## What is expected
Starting at the line that has "clear_scene()" and stopping after the line that has "points = [vertex.co", reproduce the listing below exactly; omit everything else.
========================================================================
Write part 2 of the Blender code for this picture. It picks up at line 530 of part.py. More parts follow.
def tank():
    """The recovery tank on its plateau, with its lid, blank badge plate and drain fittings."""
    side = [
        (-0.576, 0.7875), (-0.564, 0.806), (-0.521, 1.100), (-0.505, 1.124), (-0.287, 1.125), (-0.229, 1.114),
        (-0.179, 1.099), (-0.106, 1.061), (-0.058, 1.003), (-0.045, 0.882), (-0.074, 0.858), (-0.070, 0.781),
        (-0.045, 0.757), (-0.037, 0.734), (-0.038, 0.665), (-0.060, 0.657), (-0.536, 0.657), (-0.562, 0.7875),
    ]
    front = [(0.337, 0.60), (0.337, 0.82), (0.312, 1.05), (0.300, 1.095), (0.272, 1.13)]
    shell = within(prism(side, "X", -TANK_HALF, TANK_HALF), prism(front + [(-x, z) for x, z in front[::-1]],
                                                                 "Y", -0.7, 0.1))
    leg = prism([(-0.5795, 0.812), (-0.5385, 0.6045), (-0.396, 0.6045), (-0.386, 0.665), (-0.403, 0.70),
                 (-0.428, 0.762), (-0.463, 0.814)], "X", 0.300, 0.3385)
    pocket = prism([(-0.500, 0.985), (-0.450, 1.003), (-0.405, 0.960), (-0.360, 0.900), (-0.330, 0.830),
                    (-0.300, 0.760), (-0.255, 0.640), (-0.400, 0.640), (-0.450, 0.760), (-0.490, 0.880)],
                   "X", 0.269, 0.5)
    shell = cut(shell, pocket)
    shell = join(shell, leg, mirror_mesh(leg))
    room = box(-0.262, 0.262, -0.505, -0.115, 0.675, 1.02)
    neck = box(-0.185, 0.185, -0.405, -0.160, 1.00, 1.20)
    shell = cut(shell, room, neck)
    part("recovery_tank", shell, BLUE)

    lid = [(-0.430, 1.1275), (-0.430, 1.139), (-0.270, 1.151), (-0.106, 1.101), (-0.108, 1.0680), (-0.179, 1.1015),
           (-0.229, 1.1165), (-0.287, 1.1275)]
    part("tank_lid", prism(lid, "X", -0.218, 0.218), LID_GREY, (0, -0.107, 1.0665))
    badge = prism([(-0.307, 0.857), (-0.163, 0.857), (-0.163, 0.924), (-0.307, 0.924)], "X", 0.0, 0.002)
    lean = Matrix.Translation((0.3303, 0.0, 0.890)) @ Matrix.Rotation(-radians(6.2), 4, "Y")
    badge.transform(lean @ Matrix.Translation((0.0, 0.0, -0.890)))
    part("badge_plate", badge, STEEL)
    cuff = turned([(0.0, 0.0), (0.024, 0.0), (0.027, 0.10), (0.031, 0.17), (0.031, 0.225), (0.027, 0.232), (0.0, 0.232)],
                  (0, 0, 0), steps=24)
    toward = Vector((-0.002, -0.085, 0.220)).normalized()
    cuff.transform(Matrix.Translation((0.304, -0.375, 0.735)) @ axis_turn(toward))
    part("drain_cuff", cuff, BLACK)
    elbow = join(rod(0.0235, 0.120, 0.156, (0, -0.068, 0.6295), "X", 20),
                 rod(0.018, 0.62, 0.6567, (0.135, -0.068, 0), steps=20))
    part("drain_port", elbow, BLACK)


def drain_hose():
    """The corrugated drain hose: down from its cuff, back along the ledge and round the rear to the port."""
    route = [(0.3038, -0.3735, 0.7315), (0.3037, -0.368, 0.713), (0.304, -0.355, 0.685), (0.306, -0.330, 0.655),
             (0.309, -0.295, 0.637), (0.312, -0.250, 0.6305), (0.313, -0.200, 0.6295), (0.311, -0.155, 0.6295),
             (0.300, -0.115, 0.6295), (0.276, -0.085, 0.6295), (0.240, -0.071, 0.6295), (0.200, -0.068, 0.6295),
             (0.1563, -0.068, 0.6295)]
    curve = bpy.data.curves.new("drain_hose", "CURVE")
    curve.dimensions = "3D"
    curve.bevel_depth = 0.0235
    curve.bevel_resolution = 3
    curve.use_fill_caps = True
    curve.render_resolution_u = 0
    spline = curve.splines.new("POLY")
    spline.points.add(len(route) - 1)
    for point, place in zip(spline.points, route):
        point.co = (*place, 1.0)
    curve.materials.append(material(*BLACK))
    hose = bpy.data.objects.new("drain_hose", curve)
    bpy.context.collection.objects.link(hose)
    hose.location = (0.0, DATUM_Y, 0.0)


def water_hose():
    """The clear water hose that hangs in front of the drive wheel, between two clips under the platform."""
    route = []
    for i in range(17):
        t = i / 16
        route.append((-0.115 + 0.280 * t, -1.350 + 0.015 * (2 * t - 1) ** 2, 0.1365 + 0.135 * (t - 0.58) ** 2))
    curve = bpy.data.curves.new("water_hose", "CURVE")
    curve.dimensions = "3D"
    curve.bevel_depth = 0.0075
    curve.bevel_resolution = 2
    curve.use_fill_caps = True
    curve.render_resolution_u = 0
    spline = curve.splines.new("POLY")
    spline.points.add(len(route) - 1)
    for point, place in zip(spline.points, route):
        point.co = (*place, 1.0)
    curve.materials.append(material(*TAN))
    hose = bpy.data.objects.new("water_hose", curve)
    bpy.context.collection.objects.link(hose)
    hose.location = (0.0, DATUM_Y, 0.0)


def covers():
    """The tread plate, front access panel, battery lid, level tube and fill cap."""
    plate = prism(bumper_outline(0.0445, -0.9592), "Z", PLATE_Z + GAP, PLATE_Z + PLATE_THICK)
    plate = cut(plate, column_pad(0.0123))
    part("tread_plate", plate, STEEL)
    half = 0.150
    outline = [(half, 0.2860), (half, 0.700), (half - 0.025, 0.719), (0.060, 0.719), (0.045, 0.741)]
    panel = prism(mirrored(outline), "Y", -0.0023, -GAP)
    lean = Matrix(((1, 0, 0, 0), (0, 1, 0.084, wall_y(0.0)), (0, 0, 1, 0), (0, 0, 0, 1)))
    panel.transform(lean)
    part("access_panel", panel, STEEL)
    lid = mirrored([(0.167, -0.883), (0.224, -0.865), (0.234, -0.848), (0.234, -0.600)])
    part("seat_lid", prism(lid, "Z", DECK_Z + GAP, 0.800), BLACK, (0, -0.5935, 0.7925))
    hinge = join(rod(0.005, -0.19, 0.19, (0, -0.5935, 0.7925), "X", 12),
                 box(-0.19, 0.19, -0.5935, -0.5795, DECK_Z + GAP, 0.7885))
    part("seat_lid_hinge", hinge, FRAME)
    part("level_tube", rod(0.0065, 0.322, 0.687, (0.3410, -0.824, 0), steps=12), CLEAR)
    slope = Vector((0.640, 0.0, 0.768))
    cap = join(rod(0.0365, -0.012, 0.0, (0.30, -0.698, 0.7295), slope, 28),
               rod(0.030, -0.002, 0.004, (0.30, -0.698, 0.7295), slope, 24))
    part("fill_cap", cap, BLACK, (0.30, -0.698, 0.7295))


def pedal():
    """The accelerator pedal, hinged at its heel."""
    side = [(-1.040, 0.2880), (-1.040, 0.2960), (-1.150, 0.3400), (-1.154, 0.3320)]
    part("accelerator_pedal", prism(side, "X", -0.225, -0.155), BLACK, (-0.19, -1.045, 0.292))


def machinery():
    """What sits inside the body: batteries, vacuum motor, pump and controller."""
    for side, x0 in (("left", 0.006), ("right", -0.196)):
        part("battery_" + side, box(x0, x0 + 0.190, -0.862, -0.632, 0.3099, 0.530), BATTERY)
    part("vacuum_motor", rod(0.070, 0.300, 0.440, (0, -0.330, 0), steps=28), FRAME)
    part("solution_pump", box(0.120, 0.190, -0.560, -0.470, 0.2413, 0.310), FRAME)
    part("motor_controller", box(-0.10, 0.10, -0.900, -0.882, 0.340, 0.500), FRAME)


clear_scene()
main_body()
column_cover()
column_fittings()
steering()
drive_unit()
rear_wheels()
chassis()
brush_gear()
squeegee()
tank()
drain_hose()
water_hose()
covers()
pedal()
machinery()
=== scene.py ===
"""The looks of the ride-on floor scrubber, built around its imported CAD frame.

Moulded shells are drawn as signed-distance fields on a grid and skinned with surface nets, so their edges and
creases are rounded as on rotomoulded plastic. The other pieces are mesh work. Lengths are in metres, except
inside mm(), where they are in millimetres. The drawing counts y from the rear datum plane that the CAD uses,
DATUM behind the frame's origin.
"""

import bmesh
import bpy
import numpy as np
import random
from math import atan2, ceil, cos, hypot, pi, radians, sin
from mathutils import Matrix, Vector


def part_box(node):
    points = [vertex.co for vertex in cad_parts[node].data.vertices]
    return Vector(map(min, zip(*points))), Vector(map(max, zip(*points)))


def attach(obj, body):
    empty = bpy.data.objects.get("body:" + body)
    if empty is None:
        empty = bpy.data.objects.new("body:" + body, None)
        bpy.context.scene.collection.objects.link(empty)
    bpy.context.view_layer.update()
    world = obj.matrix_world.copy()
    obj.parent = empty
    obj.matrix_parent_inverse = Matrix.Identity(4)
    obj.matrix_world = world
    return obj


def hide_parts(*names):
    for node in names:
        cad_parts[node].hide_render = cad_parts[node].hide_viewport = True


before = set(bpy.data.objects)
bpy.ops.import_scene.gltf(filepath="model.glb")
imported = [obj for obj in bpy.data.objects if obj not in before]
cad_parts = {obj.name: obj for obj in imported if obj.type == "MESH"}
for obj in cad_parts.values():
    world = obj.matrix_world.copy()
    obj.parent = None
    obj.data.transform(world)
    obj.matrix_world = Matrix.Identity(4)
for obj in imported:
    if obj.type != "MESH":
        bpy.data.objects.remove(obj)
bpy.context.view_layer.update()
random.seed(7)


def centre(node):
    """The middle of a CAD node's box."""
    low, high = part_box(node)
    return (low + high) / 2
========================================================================
## Response to this task
clear_scene()
main_body()
column_cover()
column_fittings()
steering()
drive_unit()
rear_wheels()
chassis()
brush_gear()
squeegee()
tank()
drain_hose()
water_hose()
covers()
pedal()
machinery()
=== scene.py ===
"""The looks of the ride-on floor scrubber, built around its imported CAD frame.

Moulded shells are drawn as signed-distance fields on a grid and skinned with surface nets, so their edges and
creases are rounded as on rotomoulded plastic. The other pieces are mesh work. Lengths are in metres, except
inside mm(), where they are in millimetres. The drawing counts y from the rear datum plane that the CAD uses,
DATUM behind the frame's origin.
"""

import bmesh
import bpy
import numpy as np
import random
from math import atan2, ceil, cos, hypot, pi, radians, sin
from mathutils import Matrix, Vector


def part_box(node):
    points = [vertex.co for vertex in cad_parts[node].data.vertices]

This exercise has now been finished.